Near the end of Noah Baumbach’s 2005 film The Squid And The Whale, Walt, the teenage protagonist who’s still in the throes of his parents’ separation, is telling his psychologist about visits to the Museum of Natural History in Manhattan, New York, with his mother (but not his father) as a child. The next thing you see is Walt bounding across town, arriving at the museum, accompanied on the soundtrack by the sounds of Lou Reed’s “Street Hassle” (from Street Hassle, 1978). I remember being extremely moved by this sequence while watching the movie, because not only was I taken to the Museum of Natural History by my mother, not my father, on numerous occasions during my childhood, but I was also listening to “Street Hassle” obsessively during a different kind of family crisis running through my mid-teens. Putting those things together maybe wasn’t a perfect fit in cinematic terms, but for me the emotional connection was total: it was something I could truly relate to.
“All I wanted to do [in The Velvet Underground] was to write songs that someone like me could relate to,” Lou Reed once told the journalist Mikal Gilmore. Someone like me could relate to Lou Reed’s songs too, so does that mean that Lou Reed is like me? He grew up in the New York suburbs in a Jewish family with an accountant father; I did too. His music was both hypnotic and hyperreal; given my penchant for the envelopment of a drone and the fearlessness of the verite sensibility, not to mention a sharp tongue, his was an aesthetic I embraced. His guitar solos were never a series of licks, but the sound of his nervous system at work. He sang “Street Hassle” in three different voices, and there were dozens more – by turns naive, scabrous, detached, belligerent, anxious, sensitive – scattered over the recorded artefacts of his work, a discography whose contents, however much Reed’s persistent worldview made them seem of a piece, often appeared to contradict each other, even within the same record. The cumulative result was an ongoing intimation of how complex, twisted and ultimately bottomless we and our fellow beings really are. (Reed made good on his offer to be our mirror, after all) Those of us who encountered his music in our early teens, when we were still formulating our own identities, and in my case also dealing with a family member whose personality was disintegrating, found all this to be valuable beyond words.
My initial fascination with The Velvet Underground happened to occur in the early 1980s, when, fortuitously enough, Reed had an especially adept and sympathetic band and was putting out well received records (he still looked pretty good, too).

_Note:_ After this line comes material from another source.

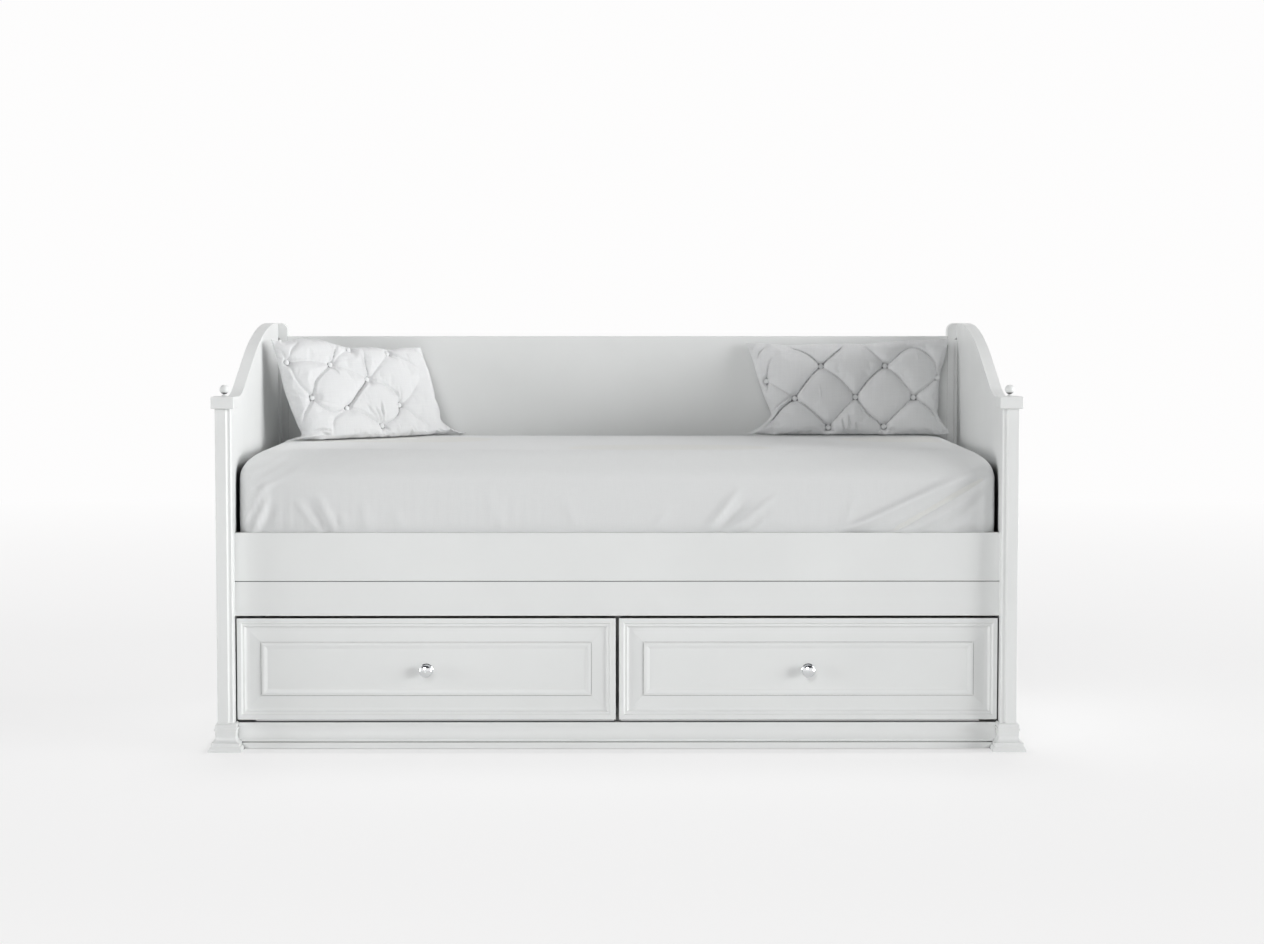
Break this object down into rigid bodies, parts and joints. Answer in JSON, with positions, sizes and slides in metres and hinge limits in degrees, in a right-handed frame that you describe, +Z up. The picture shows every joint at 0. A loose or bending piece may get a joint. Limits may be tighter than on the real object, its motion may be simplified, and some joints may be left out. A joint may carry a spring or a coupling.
{
  "type": "storage daybed",
  "caption": "Classic painted daybed with swan-neck ends, a slatted base, a mattress with tufted pillows and wide drawers under it that slide out forwards.",
  "frame": {"origin": "on the floor, under the middle of the whole bed", "axes": "+X along the length, -Y is the front with the drawers, +Z up"},
  "size_m": [2.14, 1.048, 1.111],
  "materials": {
    "painted_wood": "satin white paint",
    "drawer_wood": "clear lacquered plywood",
    "pine": "planed pine",
    "chrome": "polished",
    "zinc_steel": "zinc plated",
    "glide_plastic": "matt",
    "ticking": "quilted cotton",
    "sheet_cotton": "plain cotton",
    "pillow_linen": "woven linen"
  },
  "bodies": {
    "root": {"back_panel": "painted_wood", "top_front_board": "painted_wood", "lower_front_board": "painted_wood", "front_plinth": "painted_wood", "rear_rail": "painted_wood", "centre_divider": "painted_wood", "left_front_post": "painted_wood", "right_front_post": "painted_wood", "left_post_cap": "painted_wood", "right_post_cap": "painted_wood", "left_ball_finial": "painted_wood", "right_ball_finial": "painted_wood", "left_rear_post": "painted_wood", "right_rear_post": "painted_wood", "left_front_foot": "painted_wood", "right_front_foot": "painted_wood", "left_rear_foot": "painted_wood", "right_rear_foot": "painted_wood", "left_side_panel": "painted_wood", "right_side_panel": "painted_wood", "left_side_plinth": "painted_wood", "right_side_plinth": "painted_wood", "left_corner_bead": "painted_wood", "right_corner_bead": "painted_wood", "front_slat_bearer": "pine", "rear_slat_bearer": "pine", "centre_beam": "pine", "slats": "pine", "divider_glides": "glide_plastic", "bed_bolts": "zinc_steel", "barrel_nuts": "zinc_steel", "left_runner_fixed": "zinc_steel", "right_runner_fixed": "zinc_steel"},
    "mattress": {"mattress": "ticking", "fitted_sheet": "sheet_cotton"},
    "left_drawer": {"left_drawer_front": "painted_wood", "left_drawer_box_front": "drawer_wood", "left_drawer_inner_side": "drawer_wood", "left_drawer_outer_side": "drawer_wood", "left_drawer_back": "drawer_wood", "left_drawer_bottom": "drawer_wood", "left_knob": "chrome", "left_knob_screw": "zinc_steel", "left_runner_drawer": "zinc_steel"},
    "left_runner": {"left_runner_middle": "zinc_steel"},
    "left_pillow": {"left_pillow": "pillow_linen", "left_pillow_buttons": "pillow_linen"},
    "right_drawer": {"right_drawer_front": "painted_wood", "right_drawer_box_front": "drawer_wood", "right_drawer_inner_side": "drawer_wood", "right_drawer_outer_side": "drawer_wood", "right_drawer_back": "drawer_wood", "right_drawer_bottom": "drawer_wood", "right_knob": "chrome", "right_knob_screw": "zinc_steel", "right_runner_drawer": "zinc_steel"},
    "right_runner": {"right_runner_middle": "zinc_steel"},
    "right_pillow": {"right_pillow": "pillow_linen", "right_pillow_buttons": "pillow_linen"}
  },
  "joints": [
    {"name": "left_drawer_slide", "type": "slide", "parent": "root", "child": "left_drawer", "axis": [0, -1, 0], "range_m": [0, 0.55]},
    {"name": "left_runner_slide", "type": "slide", "parent": "root", "child": "left_runner", "axis": [0, -1, 0], "range_m": [0, 0.275]},
    {"name": "right_drawer_slide", "type": "slide", "parent": "root", "child": "right_drawer", "axis": [0, -1, 0], "range_m": [0, 0.55]},
    {"name": "right_runner_slide", "type": "slide", "parent": "root", "child": "right_runner", "axis": [0, -1, 0], "range_m": [0, 0.275]},
    {"name": "mattress_lift", "type": "slide", "parent": "root", "child": "mattress", "axis": [0, 0, 1], "range_m": [0, 0.3]},
    {"name": "left_pillow_lift", "type": "slide", "parent": "mattress", "child": "left_pillow", "axis": [0, 0, 1], "range_m": [0, 0.3]},
    {"name": "right_pillow_lift", "type": "slide", "parent": "mattress", "child": "right_pillow", "axis": [0, 0, 1], "range_m": [0, 0.3]}
  ],
  "couplings": [
    {"joint": "left_runner_slide", "follows": "left_drawer_slide", "ratio": 0.5},
    {"joint": "right_runner_slide", "follows": "right_drawer_slide", "ratio": 0.5}
  ]
}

But by 1984 he had put out a single that I considered lame (“I Love You Suzanne”) and I became dubious. A subsequent 1986 single, “The Original Wrapper”, was simply dreadful, and by the time I finally saw him live, at a preview of what became the Songs For Drella album at St Ann’s in Brooklyn in early 1989, he had a mullet haircut – I could not relate to that. When I put on The Raven in late 2002 to prepare to interview the man himself for a cover feature (The Wire 228), it was the first time I had listened to a new record of his all the way through since 1983’s Legendary Hearts. Sitting across a table from him at Pastis, just south of 14th Street on 9th Avenue, I looked at the same face I had stared at on the cover of Street Hassle, so many times, so many years before. He looked at me with the same intensity as I had examined that album cover, partly to convey that when he was done answering the question, he wanted the next one asked right away. But when I mentioned that I had a copy of the Quad version of Metal Machine Music (1975), he did a double take: “You have that? Are you serious?!” We also had Ulrich Krieger in common, my collaborator in Text Of Light, who did a transcription of MMM and would later play in Metal Machine Trio as well as Lou’s touring band, and when I referred to “Melody Laughter”, an obscure 30 minute Velvets number, he beamed and said “Ooh! Ooh! How do you know that?!” At the end Lou shook my hand and told his publicist, “This guy is very, very, very knowledgeable!” I had pointed out musical similarities between The Bells (1979) and The Raven that he hadn’t even noticed himself, and he told me how much he appreciated that. He had an even better time seven years later when I did an Invisible Jukebox with him (The Wire 308). At first he was loath to guess what the tracks were, but after softening him up with The Paragons and Miles Davis’s “He Loved Him Madly”, he took a stab at the next one: “I know it’s not Lord Buckley, but it’s something like that.” (It was actually William Burroughs.) When we were done he said, “Now I want to play you something,” and put on his new mix of MMM, which incorporated the Quad mix with the stereo mix and which he was releasing on vinyl himself.
The day after he died I was emailing with a bandmate and a mutual friend about an upcoming tour, and we were discussing him; I suddenly realised that I probably never would have met either of these guys, or half of the other people I know, if I hadn’t become a Lou Reed fan. In the end, the fact that both Lou Reed and I can relate to his songs has not much to do with whether or not I can relate to the actual Lou Reed, although he and I each had a pleasant experience in the two interviews we had together, but it has everything to do with all the other people I’ve encountered who found an affinity with his songs. It’s easy to find someone who likes The Rolling Stones or The Beatles; to find someone who’s into Lou or The Velvets is more infrequent. He was a connector of people – ironically, for someone reputed to be extremely difficult to contend with. And I have a confession to make: Noah Baumbach was an acquaintance of mine at college, although we mostly knew each other through a shared social circle and certainly never discussed Lou Reed, that I can remember, let alone the Museum of Natural History. But I guess we had more in common than I thought back then; and feeling like you have more commonality with another person than you would expect is just one of the things that Lou Reed’s best work could give you.